Vous pointez dans votre livre cette influence des milieux économiques. Quels en sont les dangers?

«Les conglomérats économiques sont de moins en moins liés à un pays. Il y a 50 ans, nos grandes entreprises étaient dirigées par des Suisses très souvent haut officiers dans l’armée. Ce n’est plus le cas depuis qu’elles sont devenues des multinationales dont les dirigeants souvent ne parlent même pas l'une de nos langues nationales. L’actionnariat d’UBS est à 20% seulement entre les mains de Suisses. La réalité économique est devenue mondiale, mais notre cadre juridico-étatique est resté national. Les multinationales exploitent cette position d’influence. Comme elles peuvent déplacer leurs sièges selon leurs avantages, elles jouent avec le chantage des places de travail, des sièges fiscaux. Certaines grandes entreprises, comme Amazon ou Google, ont des capitaux comparables à ceux des plus grands pays du monde.
»À cela s’ajoute une privatisation de ce qui auparavant dépendait de l’autorité de l’État. Le privé entre dans les hôpitaux, dans les universités en finançant des chaires. À longue échéance, c’est pernicieux. La recherche fondamentale est absolument nécessaire, mais elle doit être financée par des entités neutres, étatiques qui recherchent le bien commun. Quand une entreprise finance une chaire, ce n’est pas par altruisme. Les enseignements influencent les futurs professionnels. Il faut être vigilant. Surtout que ces mêmes entités économiques font un lobby terrible pour obtenir des baisses d’impôts, qui affaibliront l’État. Quand un État s’appauvrit, il ne peut plus assumer certaines charges. Les entreprises en profitent.»

Il faudrait donc revenir à un État national fort, un mot d’ordre bien actuel?

« Ah non, pas seulement national! Aujourd’hui on ne peut plus se gargariser en disant qu’on est souverain. Aucun pays, pas même les États-Unis, ne l’est tout à fait. Les politiques ne perçoivent pas assez clairement ce danger. Ils ne réfléchissent pas à ce que sera notre société dans 30-40 ans.
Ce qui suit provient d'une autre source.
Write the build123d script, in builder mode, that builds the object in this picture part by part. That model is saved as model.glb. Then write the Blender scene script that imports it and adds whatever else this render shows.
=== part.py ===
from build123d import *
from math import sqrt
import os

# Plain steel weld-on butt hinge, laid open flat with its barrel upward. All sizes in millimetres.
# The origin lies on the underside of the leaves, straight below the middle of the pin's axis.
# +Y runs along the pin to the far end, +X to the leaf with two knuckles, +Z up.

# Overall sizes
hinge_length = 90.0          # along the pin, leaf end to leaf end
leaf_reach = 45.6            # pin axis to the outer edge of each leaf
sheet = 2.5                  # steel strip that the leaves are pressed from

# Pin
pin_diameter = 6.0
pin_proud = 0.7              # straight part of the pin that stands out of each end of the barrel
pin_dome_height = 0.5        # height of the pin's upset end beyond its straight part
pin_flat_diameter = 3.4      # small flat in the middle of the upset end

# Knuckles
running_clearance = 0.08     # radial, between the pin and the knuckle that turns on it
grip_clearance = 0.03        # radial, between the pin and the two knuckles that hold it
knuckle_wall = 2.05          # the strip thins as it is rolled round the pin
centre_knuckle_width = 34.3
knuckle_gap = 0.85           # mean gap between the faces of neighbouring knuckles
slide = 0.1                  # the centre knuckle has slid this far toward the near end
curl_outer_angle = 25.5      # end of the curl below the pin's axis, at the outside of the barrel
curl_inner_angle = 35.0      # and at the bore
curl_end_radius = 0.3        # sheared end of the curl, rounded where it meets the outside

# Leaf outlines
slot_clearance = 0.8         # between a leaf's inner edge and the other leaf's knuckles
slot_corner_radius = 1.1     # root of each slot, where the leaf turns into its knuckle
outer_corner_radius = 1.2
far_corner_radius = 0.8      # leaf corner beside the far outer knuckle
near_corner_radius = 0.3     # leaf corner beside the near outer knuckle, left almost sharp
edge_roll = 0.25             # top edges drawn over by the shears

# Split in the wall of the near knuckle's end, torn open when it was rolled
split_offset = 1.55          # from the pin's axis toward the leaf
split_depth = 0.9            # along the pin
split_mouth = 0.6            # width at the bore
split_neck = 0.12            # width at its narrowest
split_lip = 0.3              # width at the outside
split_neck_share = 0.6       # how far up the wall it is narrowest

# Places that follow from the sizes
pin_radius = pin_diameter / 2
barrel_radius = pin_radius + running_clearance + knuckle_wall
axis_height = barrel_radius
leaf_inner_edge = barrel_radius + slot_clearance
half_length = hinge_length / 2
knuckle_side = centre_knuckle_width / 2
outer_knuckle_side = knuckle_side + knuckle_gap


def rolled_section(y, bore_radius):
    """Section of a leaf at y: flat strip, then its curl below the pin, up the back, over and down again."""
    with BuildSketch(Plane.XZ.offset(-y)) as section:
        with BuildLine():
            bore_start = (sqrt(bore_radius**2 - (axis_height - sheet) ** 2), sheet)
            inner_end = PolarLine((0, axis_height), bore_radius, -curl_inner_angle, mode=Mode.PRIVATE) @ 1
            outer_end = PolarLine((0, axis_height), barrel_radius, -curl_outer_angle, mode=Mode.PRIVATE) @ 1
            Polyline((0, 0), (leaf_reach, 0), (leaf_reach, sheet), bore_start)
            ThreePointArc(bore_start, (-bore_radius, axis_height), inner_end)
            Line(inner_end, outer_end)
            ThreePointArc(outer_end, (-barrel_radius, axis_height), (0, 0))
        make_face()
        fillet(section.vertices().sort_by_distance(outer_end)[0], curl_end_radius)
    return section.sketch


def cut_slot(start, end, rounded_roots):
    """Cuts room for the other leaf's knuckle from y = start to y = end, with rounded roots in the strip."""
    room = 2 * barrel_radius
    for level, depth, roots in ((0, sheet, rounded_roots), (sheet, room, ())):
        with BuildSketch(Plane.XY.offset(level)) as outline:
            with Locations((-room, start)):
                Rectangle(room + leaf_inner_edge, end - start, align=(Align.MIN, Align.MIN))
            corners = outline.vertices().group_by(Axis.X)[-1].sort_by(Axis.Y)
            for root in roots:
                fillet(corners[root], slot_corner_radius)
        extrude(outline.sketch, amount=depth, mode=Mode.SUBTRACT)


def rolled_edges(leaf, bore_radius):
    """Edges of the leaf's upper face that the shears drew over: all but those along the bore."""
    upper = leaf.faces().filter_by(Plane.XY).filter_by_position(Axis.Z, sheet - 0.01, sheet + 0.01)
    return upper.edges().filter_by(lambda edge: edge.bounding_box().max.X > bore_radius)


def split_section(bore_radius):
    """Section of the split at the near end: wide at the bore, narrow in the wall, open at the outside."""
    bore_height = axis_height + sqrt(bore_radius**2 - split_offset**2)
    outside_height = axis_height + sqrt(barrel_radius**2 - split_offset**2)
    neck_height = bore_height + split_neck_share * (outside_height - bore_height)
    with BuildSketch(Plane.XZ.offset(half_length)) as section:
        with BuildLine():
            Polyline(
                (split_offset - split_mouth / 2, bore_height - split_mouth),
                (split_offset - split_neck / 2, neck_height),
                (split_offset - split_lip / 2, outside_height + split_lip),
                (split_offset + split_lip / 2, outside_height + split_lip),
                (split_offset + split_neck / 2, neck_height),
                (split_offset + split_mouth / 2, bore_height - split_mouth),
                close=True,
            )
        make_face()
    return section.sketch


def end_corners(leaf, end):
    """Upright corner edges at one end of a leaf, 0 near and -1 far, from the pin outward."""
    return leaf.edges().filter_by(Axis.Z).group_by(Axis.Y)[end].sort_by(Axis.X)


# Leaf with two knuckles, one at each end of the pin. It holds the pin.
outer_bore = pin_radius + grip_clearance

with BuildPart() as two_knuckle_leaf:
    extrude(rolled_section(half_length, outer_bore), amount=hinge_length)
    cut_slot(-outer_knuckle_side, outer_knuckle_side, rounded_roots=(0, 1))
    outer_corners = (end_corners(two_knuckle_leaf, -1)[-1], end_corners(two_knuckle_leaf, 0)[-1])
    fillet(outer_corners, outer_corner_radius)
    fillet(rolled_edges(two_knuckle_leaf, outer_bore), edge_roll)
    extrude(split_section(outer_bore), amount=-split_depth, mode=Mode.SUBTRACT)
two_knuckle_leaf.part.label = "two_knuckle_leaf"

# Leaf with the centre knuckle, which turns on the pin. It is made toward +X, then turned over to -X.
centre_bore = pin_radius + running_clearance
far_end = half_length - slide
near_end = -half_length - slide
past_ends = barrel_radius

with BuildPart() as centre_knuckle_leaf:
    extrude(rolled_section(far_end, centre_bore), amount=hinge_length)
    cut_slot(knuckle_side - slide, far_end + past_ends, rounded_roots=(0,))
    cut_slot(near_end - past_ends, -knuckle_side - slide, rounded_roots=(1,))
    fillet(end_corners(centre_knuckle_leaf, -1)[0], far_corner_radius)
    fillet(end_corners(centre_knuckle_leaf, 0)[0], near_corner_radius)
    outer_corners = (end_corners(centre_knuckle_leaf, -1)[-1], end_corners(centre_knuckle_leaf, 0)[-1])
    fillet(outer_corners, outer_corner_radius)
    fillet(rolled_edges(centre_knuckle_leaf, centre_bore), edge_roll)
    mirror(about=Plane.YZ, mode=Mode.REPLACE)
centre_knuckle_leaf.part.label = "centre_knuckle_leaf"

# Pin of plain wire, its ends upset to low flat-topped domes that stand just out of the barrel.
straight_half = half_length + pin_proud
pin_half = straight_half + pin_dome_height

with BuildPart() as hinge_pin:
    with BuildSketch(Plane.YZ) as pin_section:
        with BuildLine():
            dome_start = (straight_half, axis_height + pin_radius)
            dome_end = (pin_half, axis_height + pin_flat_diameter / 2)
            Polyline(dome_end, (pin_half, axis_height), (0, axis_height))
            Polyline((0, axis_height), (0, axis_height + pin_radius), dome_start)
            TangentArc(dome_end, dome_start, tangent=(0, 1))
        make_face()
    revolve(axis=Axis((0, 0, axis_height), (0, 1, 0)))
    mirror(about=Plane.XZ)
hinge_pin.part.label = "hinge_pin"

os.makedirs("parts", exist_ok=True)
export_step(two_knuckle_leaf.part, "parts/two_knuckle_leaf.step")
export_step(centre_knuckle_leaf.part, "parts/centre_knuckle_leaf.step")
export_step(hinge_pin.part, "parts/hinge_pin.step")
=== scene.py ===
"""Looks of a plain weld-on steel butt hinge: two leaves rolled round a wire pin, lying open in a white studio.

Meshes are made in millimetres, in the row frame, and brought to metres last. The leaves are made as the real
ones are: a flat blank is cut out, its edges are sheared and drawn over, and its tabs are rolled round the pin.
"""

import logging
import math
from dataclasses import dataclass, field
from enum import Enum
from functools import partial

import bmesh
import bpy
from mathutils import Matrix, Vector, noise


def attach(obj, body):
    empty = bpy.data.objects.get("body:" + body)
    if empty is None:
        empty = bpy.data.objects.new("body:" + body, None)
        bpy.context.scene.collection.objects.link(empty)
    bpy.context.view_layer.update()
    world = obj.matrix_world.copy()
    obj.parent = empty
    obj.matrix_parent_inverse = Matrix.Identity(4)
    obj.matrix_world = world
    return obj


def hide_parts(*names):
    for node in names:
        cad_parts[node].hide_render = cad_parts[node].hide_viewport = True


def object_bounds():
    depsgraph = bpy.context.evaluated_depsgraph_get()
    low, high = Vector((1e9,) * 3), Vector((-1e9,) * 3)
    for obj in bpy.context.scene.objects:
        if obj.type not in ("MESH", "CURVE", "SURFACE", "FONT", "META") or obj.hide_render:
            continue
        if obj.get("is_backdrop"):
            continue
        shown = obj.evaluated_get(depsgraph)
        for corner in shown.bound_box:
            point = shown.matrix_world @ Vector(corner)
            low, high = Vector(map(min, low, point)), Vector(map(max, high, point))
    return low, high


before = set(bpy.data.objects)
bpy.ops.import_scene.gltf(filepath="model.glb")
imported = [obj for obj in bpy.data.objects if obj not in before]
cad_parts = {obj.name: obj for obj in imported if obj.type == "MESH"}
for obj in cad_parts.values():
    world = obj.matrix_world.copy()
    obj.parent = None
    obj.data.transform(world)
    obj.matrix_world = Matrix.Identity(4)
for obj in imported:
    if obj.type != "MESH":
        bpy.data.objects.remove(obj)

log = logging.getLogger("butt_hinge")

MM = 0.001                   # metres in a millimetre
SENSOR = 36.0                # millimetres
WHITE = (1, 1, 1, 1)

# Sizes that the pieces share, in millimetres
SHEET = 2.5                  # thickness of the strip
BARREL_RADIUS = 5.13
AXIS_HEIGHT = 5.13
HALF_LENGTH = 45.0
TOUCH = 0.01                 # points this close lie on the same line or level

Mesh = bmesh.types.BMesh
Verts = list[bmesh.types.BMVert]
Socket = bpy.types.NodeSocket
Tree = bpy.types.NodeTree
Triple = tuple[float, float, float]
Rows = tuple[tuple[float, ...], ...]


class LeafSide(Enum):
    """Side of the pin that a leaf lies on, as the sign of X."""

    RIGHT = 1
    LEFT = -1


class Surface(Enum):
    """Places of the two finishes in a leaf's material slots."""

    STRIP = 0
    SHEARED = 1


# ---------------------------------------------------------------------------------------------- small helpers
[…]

C’est ça, les échéances qui devraient les influencer, au lieu de l’immédiat des prochaines élections. Les grands défis qui se présentent sont la préservation de la démocratie, le climat; c’est du long terme et les solutions passent nécessairement par des alliances entre nations. Ces questions ne peuvent être résolues qu’à travers des systèmes supranationaux. Comme l’UE est nécessaire pour faire face à ces colosses économiques qui demain risquent de gouverner le monde.
»Beaucoup de citoyens sont convaincus que si la Suisse était dans l’UE, elle perdrait de sa souveraineté. Au contraire! 40% des normes qui existent en Suisse sont reprises automatiquement de l’UE car la réalité socio-économique connaît de moins en moins les frontières nationales. Nous sommes obligés de suivre. Si nous en étions membres, nous pourrions exercer notre influence déjà au stade des commissions d’experts.»
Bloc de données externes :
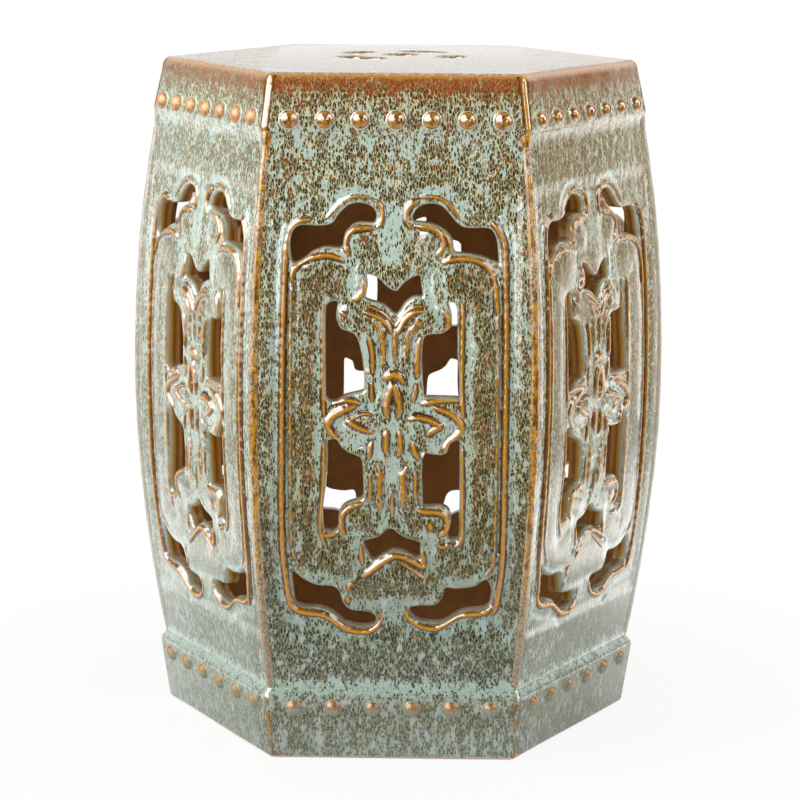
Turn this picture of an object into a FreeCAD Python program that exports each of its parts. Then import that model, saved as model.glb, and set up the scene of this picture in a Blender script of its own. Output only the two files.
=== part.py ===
"""A six-sided glazed stoneware garden stool, pierced on every side and through its seat.

Units are millimetres. +Z is up, the origin is the middle of the foot at floor level, and the
front side faces -Y. The stool is slab built: six curved, pierced side slabs meet at mitred
seams, a clay roll covers each seam, six base bands carry them and six collar bands carry the
seat slab. Small knobs are stuck on both rows of bands. All pieces are joined face to face.
"""
import FreeCAD
import Part

import math
import os
from FreeCAD import Vector

# Heights
seat_height = 470.0        # floor to the seat's rim
seat_crown = 2.4           # rise of the seat's middle over its rim
seat_thickness = 12.0
collar_height = 38.0       # the seat's rim down to the collar's lower lip
base_height = 51.0         # floor to the top of the base bands
belly_height = 250.0       # where the sides are widest

# Widths across opposite sides, and the wall
belly_width = 327.0
side_top_width = 296.8
side_bottom_width = 290.9
collar_bottom_width = 304.4
collar_top_width = 289.6
foot_width = 288.8
base_top_width = 302.2
wall = 12.0

# Edges and seams
seam_roll_radius = 3.4
seam_roll_reach = 1.4      # how far a roll stands out past the sharp corner
corner_rounding = 5.0
rim_rounding = 5.5
shoulder_rounding = 5.0    # the upper outer edge of the base bands

# Knobs: count per side, distance of the row from its band's edge, and size
upper_knob_count = 7
upper_knob_rise = 7.8      # above the collar's lower lip
upper_knob_margin = 16.5   # last knob to the corner
upper_knob_radius = 6.25
upper_knob_height = 4.5
lower_knob_count = 6
lower_knob_drop = 13.3     # below the top of the base bands
lower_knob_margin = 19.0
lower_knob_radius = 5.65
lower_knob_height = 4.2

# Pierced field on each side: its distance from the slab's edges
field_top_margin = 46.5
field_bottom_margin = 45.8
field_side_margin = 15.6   # from the seam at the slab's narrow lower edge

# The pattern is drawn on a field of this size, then fitted to the real one
drawn_width = 136.8
drawn_height = 288.4

# Seat piercing: an eye in the middle and a ring of kidney-shaped slots
eye_radius = 11.5
eye_centre = (0.5, 3.0)
slot_ring_radius = 39.0
slot_width = 17.0
# middle angle and half spread of each slot's centre line, in degrees
seat_slots = ((65.0, 13.0), (140.0, 6.0), (225.0, 17.0), (339.0, 6.0))

# Outlines of the openings, (across, up) on the drawn field. The across figure is taken from
# the side's middle line, and every opening off that line is repeated in mirror image.
TOP_COMMA = (
    (12.6, 278.9), (16.0, 285.9), (25.0, 288.4), (34.5, 283.9), (42.0, 275.2), (52.0, 273.3),
    (62.8, 272.3), (67.4, 265.2), (68.4, 252.4), (61.5, 251.9), (50.0, 256.4), (40.2, 258.1),
    (35.8, 262.0), (32.6, 270.0), (24.5, 275.1), (15.0, 276.0),
)
UPPER_WINDOW = (
    (20.5, 161.6), (31.0, 160.4), (41.0, 158.9), (44.2, 165.6), (44.2, 188.6), (43.2, 211.4),
    (40.0, 223.2), (37.4, 221.2), (37.8, 211.0), (33.5, 204.4), (25.0, 201.6), (20.9, 194.4),
    (19.9, 175.6),
)
LOWER_WINDOW = (
    (20.7, 118.0), (31.0, 121.0), (36.5, 126.7), (41.3, 130.6), (44.2, 123.6), (44.8, 93.6),
    (45.3, 70.8), (41.5, 64.5), (37.4, 68.0), (37.0, 77.5), (32.0, 84.8), (23.3, 87.4),
    (19.8, 94.6), (19.6, 107.6),
)
BOTTOM_COMMA = (
    (11.4, 7.9), (15.2, 13.6), (25.0, 14.2), (32.3, 17.8), (37.2, 26.1), (46.0, 28.1),
    (56.5, 30.4), (65.6, 35.2), (67.0, 24.6), (63.6, 15.1), (52.0, 12.2), (42.0, 8.7),
    (33.0, 3.2), (21.0, 0.6), (13.6, 2.9),
)
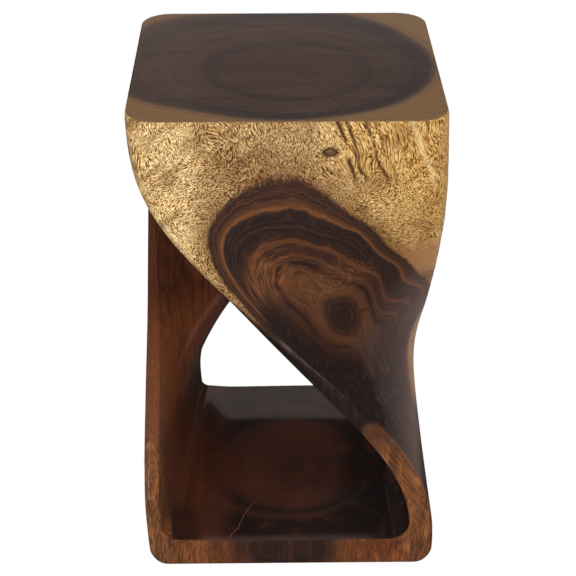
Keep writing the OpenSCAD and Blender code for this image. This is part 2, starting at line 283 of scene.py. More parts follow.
# swellings of the heartwood: direction in degrees, height, widths of both, and how far it swells
SWELL = ((-110, 400, 16, 60, 6.5), (-85, 445, 16, 50, -3), (-60, 395, 14, 50, 8),
         (45, 508, 45, 120, -16), (125, 508, 40, 120, -7), (-115, 508, 25, 45, -6),
         (-75, 10, 40, 120, 6.5))
# local pulls on the rings: place, and by how much they are drawn in
PULLS = ((-72, -148, 380, -7), (-60, -148, 335, -2), (-30, -149, 300, 5), (-50, -148, 425, 2),
         (-10, -150, 495, 11), (35, -145, 430, -5), (30, -132, 375, 9), (0, -133, 330, -14),
         (75, -105, 335, 17), (105, -95, 345, -10), (100, -65, 285, 18), (60, -100, 275, -18),
         (35, -115, 285, 10), (85, -65, 265, 7), (45, -110, 240, 9), (30, -137, 245, -13),
         (140, -60, 300, -6), (45, -135, 508, 10), (90, -125, 380, -8), (-90, -115, 508, 13),
         (-50, -130, 508, 12), (145, 10, 508, 4), (120, 60, 508, 6), (-60, 140, 508, 14),
         (-140, 40, 508, 16), (0, -150, 20, -8), (60, -150, 20, -24), (-60, -150, 20, -14),
         (-142, -112, 155, -34), (-118, -95, 35, -16))
# low on the right: where the heart starts to run out, the front sapwood's top, the heart's ring
RUN_OUT_Z, FRONT_SAP_Z, SMOOTH_RING = 258, 190, 156


def log_ring(x, y, z):
    """Distance from the log's bent core, scaled so that the heartwood ends at HEART_R."""
    pulled = sum(much * np.exp(-((x - px) ** 2 + (y - py) ** 2 + (z - pz) ** 2) / PULL_R ** 2)
                 for px, py, pz, much in PULLS)
    down = 1 - z / BODY_H
    x = x - (PITH_FOOT[0] - PITH_TOP[0]) * down
    y = y - (PITH_FOOT[1] - PITH_TOP[1]) * down
    r = np.hypot(x - PITH_TOP[0], y - PITH_TOP[1])
    # the rings' centres move away from the core as they grow, so the radius is found step by step
    for _ in range(8):
        k = np.clip(r / HEART_R, 0, 1.3)
        cx = mix(PITH_TOP[0], OUTER_CENTRE[0], k) - BOW[0] * k * (1 - k)
        cy = mix(PITH_TOP[1], OUTER_CENTRE[1], k) - BOW[1] * k * (1 - k)
        r = np.hypot(x - cx, y - cy)
    around = np.degrees(np.arctan2(y - OUTER_CENTRE[1], x - OUTER_CENTRE[0]))
    swell = EVEN_SWELL
    for way, height, wide, high, much in SWELL:
        off = (around - way + 180) % 360 - 180
        swell = swell + much * np.exp(-(off / wide) ** 2 - ((z - height) / high) ** 2)
    return r - swell * np.clip(r / HEART_R, 0, 1.2) ** 3 + pulled


def ring_of(p):
    """Ring of each point: low on the right the heart runs out to the edge, between two sapwoods."""
    x, y, z = p[..., 0], p[..., 1], p[..., 2] - LIFT
    # the region: its upper end is wavy on the right side, its brink follows the front edge, and its
    # lower end is wavy towards the back
    wave = 14 * np.sin(y / 15) * ease((y + 50) / 40)
    low_right = ease((x - 35) / 25) * ease((RUN_OUT_Z + wave - z) / 45)
    brink = ease(x / 25) * ease((285 - z) / 40) * ease((z - 185) / 20) * ease((-y - 126) / 10)
    dip = ease((y + 95) / 50) * (16 * np.sin(y / 21 + 0.6) + 6)
    low_right = np.maximum(low_right, brink) * ease((z - 42 - dip) / 35)
    # its rings: dark heartwood high up, with sapwood at the front edge and on the side lower down
    front_sap = ease((-y - 132) / 18) * ease((FRONT_SAP_Z - z) / 24) * ease((x - 70) / 12)
    side_sap = ease((y + 48 - 0.012 * (z - 140) ** 2 - 3 * np.sin(z / 11)) / 60)
    low = SMOOTH_RING + 30 * np.maximum(front_sap, side_sap)
    high = mix(np.minimum(147 + 0.55 * (y + 27), 162), SMOOTH_RING, ease((-y - 85) / 30))
    flow = mix(low, high, ease((z - FRONT_SAP_Z) / 40))
    return mix(log_ring(x, y, z), flow, low_right)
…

Vous parlez souvent de morale dans votre livre, un terme peu utilisé en politique. Le risque n’est-il pas de lui faire dire n’importe quoi? Les lois elles-mêmes ne le sont pas toujours. Pensez-vous qu’on a le droit de résister quand on trouve une loi peu morale? Je pense à ces personnes qui aident des étrangers illégaux.

«C’est la tragédie d’Antigone de Sophocle… Je crois qu’en chacun de nous, de manière innée, il y a la connaissance de ce qui est juste ou pas. L’histoire montre que ce sont les résistants qui poussent le droit à se transformer. Il y a un cas qui me fascine. C’est celui de Rosa Parks, aux États-Unis, dans les années 50. Cette couturière noire a refusé de céder sa place à un Blanc dans un bus de Montgomery. Elle a été arrêtée. Qu’a fait la communauté noire? Influencée par Martin Luther King, elle n’a pas cassé les vitrines et saccagé les rues, comme les gilets jaunes. Elle a fait quelque chose de plus fort, de plus responsable, sans violence, en payant de sa personne. Elle a boycotté les transports publics pendant près d’un an. La société de bus frôlant la faillite, les autorités ont fini par changer le règlement. La question est remontée jusqu’à la Cour suprême qui a déclaré cette ségrégation illégale.»

Où voyez-vous des signes d’espérance? Dans ces individus qui se lèvent pour une cause ou dans les organisations de la société civile?

«Je suis fasciné par l’engagement des milliers d’anonymes solidaires qui ne demandent pas de reconnaissance publique, mais aussi inquiet du fort taux d’abstention des Suisses, des jeunes en particulier. La démocratie, c’est s’informer, s’engager, participer à des débats, c’est assumer des responsabilités. Cette démocratie, à mon avis, est très malade. Les gens ne vont voter que quand ils sont directement concernés dans leur quotidien. Or la démocratie, c’est s’engager pour des projets qui concernent l’ensemble du pays et aussi la prochaine génération.»